Liverpool steamrollered Watford 5-0, with Mo Salah turning up the heat on a bitterly cold evening at Anfield. But as Liverpool moved further clear of Chelsea, what were the key stats?
The Mo Salah Show
There’s only one place to start. What a man. What a player. Mo’s first hat-trick for Liverpool, the first Premier League hat-trick anyone has scored under Jürgen Klopp, and the first time someone has scored four goals in a game for us since You Know Who vs Norwich. He’s now on 28 league goals for the season, four clear of anyone else in Europe and now has 36 goals and 10 assists in all competitions. That’s 46 goals plus assists in just over 3250 minutes, or 71 minutes per goal or assist.
The record number of goals in a 38 game PL season is 31, which Mo looks set to absolutely decimate. He could even break the number of goals for a 42 game PL season, which is 34, just six goals in seven games away. Given that Mo is averaging a goal a game at the moment, that’s incredibly doable.
The most impressive thing about Salah is that it’s not just the goals. In this game, he scored four goals from four shots, with an xG of 1.10, but he also produced three key passes, the joint most in the game, and produced an xA of 0.39, the third highest. He also completed five dribbles, and of course, notched a brilliant assist for Bobby’s goal. What a player, what a complete attacking performance.
Featuring Andy Robertson and Sadio Mané
It’s easy to take the two players who assisted Mo’s goals and highlight them for praise, but it’s also very fair. Sadio turned in one of his best performances in a while, and notched two more assists, meaning that he’s now got seven PL assists, and six of those have been assisting Mo Salah. He created three chances, two of which Mo stuck in the back of the net, with an xA of 0.44 and also got a hockey assist for Mo’s second, meaning his xGChain was 1.25, behind only Mo, and his xGBuildUp was 0.93, third behind Hendo and Jomez.

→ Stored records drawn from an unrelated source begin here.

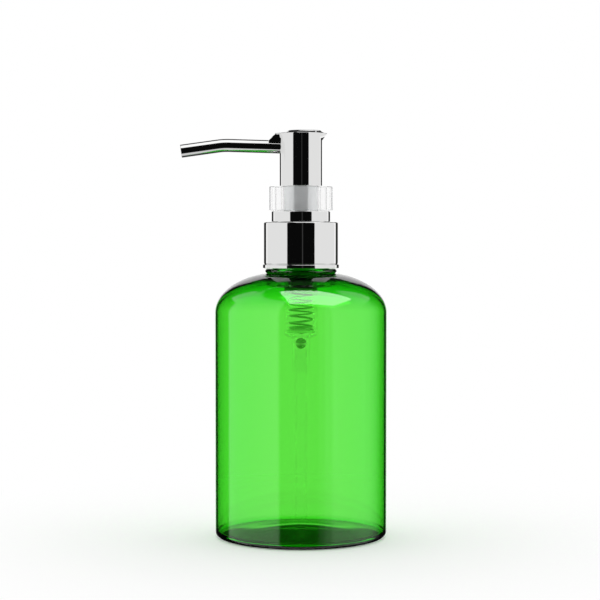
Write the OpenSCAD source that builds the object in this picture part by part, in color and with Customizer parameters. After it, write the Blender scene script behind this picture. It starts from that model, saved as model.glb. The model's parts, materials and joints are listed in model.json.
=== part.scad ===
// Round bottle with a lock-clip lotion pump, in millimetres.
// Origin on the bottle's axis at the floor, +Z up, spout towards -X, clip pulls off towards -Y.
// Every inner piece takes its place from the neck and the collar above it, by named clearances.

/* [Bottle] */
// Outer diameter of the body
body_d = 76; // [66:0.5:90]
// Height of the straight wall, from the floor to the shoulder
body_h = 99.4; // [90:0.2:130]
// Rise of the domed shoulder above the straight wall
shoulder_rise = 17.8; // [12:0.2:24]
// Radius inside which the dome would be level
shoulder_level_r = 8.9; // [6:0.1:10]
// Wall of the body
body_wall = 1; // [0.6:0.1:1.6]
// Wall where the shoulder meets the neck
shoulder_wall = 2.2; // [1.4:0.1:3]
// Radius of the heel between wall and base
heel_r = 2.6; // [1.5:0.1:4]
// Width of the ring that the bottle stands on
foot_w = 3.2; // [2:0.1:6]
// Height of the pushed-up middle of the base
push_up = 3; // [2:0.5:7]
// Thickness of the base
base_t = 1.8; // [1.2:0.1:3]

/* [Neck] */
// Outer diameter of the neck
neck_d = 25; // [23:0.1:26.5]
// Diameter of the neck's bore
neck_bore_d = 21.8; // [20.4:0.1:22.4]
// Height of the neck above its support ring
neck_h = 16.4; // [14:0.1:20]
// Diameter of the support ring
ring_d = 31.6; // [29:0.1:33]
// Height of the support ring
ring_h = 1.5; // [1:0.1:2.5]

/* [Collar] */
// Outer diameter of the chrome collar
collar_d = 32.9; // [32:0.1:36]
// Wall of the chrome collar
collar_wall = 0.55; // [0.4:0.05:0.8]
// Outer diameter of the collar's upper tier
tier_d = 26; // [24:0.1:28]
// Height of the upper tier
tier_h = 4.9; // [3.5:0.1:7]
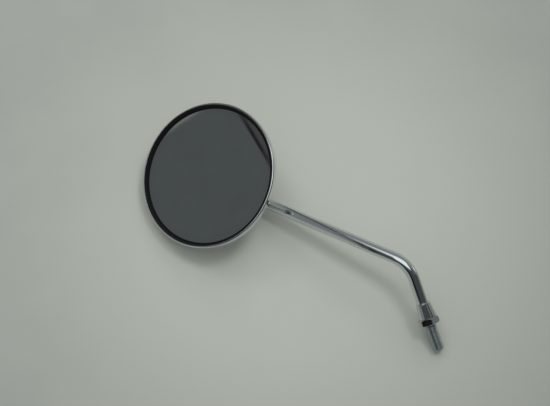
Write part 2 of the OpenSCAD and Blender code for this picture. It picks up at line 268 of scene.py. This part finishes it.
rubber = {
    "lip": (0.002, 0.003, 0.0032, 1), "dusty": (0.008, 0.0095, 0.0105, 1),
    "flankFrom": 61.2, "flankTo": 62.2,                      # radii between the lip and the dusty flank
    "rough": 0.5, "dustRough": 0.68, "specular": 0.22,
}


def sealRubber():
    # satin black rubber: dusty grey on the outer flank, black on the lip that lies on the glass
    c = rubber
    material, graph, shader, coords = newMaterial("sealRubber")
    local = placedCoords(graph, coords, atRim)
    flank = graph.ramp(graph.fromAxis(local), c["flankFrom"], c["flankTo"])
    dust = graph.noise(local, 0.5, 5, 0.7)
    pores = graph.noise(local, 9, 3, 0.7)
    amount = graph.times(graph.ramp(flank, 0, 1, 0.25, 1.0), graph.ramp(dust, 0.3, 0.8, 0.5, 1.0))
    graph.put(shader.inputs["Base Color"], graph.mix(amount, c["lip"], c["dusty"]))
    graph.put(shader.inputs["Roughness"], graph.ramp(dust, 0.3, 0.8, c["rough"], c["dustRough"]))
    graph.put(shader.inputs["Specular IOR Level"], c["specular"])
    graph.bump(shader, pores, 0.35, 0.03)
    return material


def hiddenFinish(name, tint, rough, metallic, spots):
    # plated or bare steel, plastic and foam inside the head
    material, graph, shader, coords = newMaterial(name)
    local = placedCoords(graph, coords, atHead)
    patches = graph.noise(local, 0.35, 4, 0.6)
    fine = graph.noise(local, 5, 3, 0.6)
    shade = graph.mix(graph.ramp(patches, 0.35, 0.75, 0, spots), tint, shaded(tint, 0.55))
    graph.put(shader.inputs["Base Color"], shade)
    graph.put(shader.inputs["Roughness"], graph.ramp(patches, 0.3, 0.8, rough, rough + 0.18))
    graph.put(shader.inputs["Metallic"], metallic)
    graph.bump(shader, fine, 0.3, 0.02)
    return material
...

As for Robbo, he was excellent defensively, but his main contribution was a terrific cross for Mo’s second goal – the game’s only big chance at 0.63 xA. That takes his xA for the season to 3.81, or 0.21 per 90. It was also his third PL assist in an LFC shirt, and two of those assists have come from the six big chances he’s created this season. This is the third time he’s produced an xA above 0.5 this season, the other occasions being Palace and the recent 4-1 win over West Ham. He’s in hot form. For comparison, Moreno’s highest xA of the season is 0.18. That’s lower than Robbo’s average.
Defensive Improvements Continue
To borrow a phrase from the NFL: “Offence wins games. Defence wins Championships.” This is something I’ve heavily disputed for a while now, I tend to think your defence only needs to be as good as your attack allows it to be, and for all people’s arguments, we almost won the league conceding over 50 goals.
Nevertheless, Liverpool have markedly improved in the defensive side of the game under Klopp, as this set of stats shows:
Salah obviously deservedly takes the headlines tonight, but the clean sheet means Klopp's Liverpool have conceded 37 goals in their last 38 PL games – the first time they've been under a goal a game for a 'season' in his tenure.
— Andrew Beasley (@BassTunedToRed) March 17, 2018
The main thing to take away is that Liverpool have conceded 34 goals this season in the league, which potentially puts us on to concede less than the 42 we conceded last year, and maybe even less than the 40 conceded in 11-12. If so, we could end up with our best defensive season since Rafa left, and all whilst scoring potentially our second highest tally in the PL era, assuming we net six more goals in our last seven games.
As is noted in the thread, we’ve conceded just one goal in our last twenty-two league games from set pieces, and that’s not just down to VVD. Clearly, though, improvements are being made in every area of the pitch. It’s not a big improvement yet, but whether or not it needs to remain to be seen.
One final thing I’ll note on this is that 20 of those 34 goals have come against the top six, and 14 of those away at the top six. We clearly have a new and different set of issues to sort out, but we’re tightening up against the dross, and it’s paying off.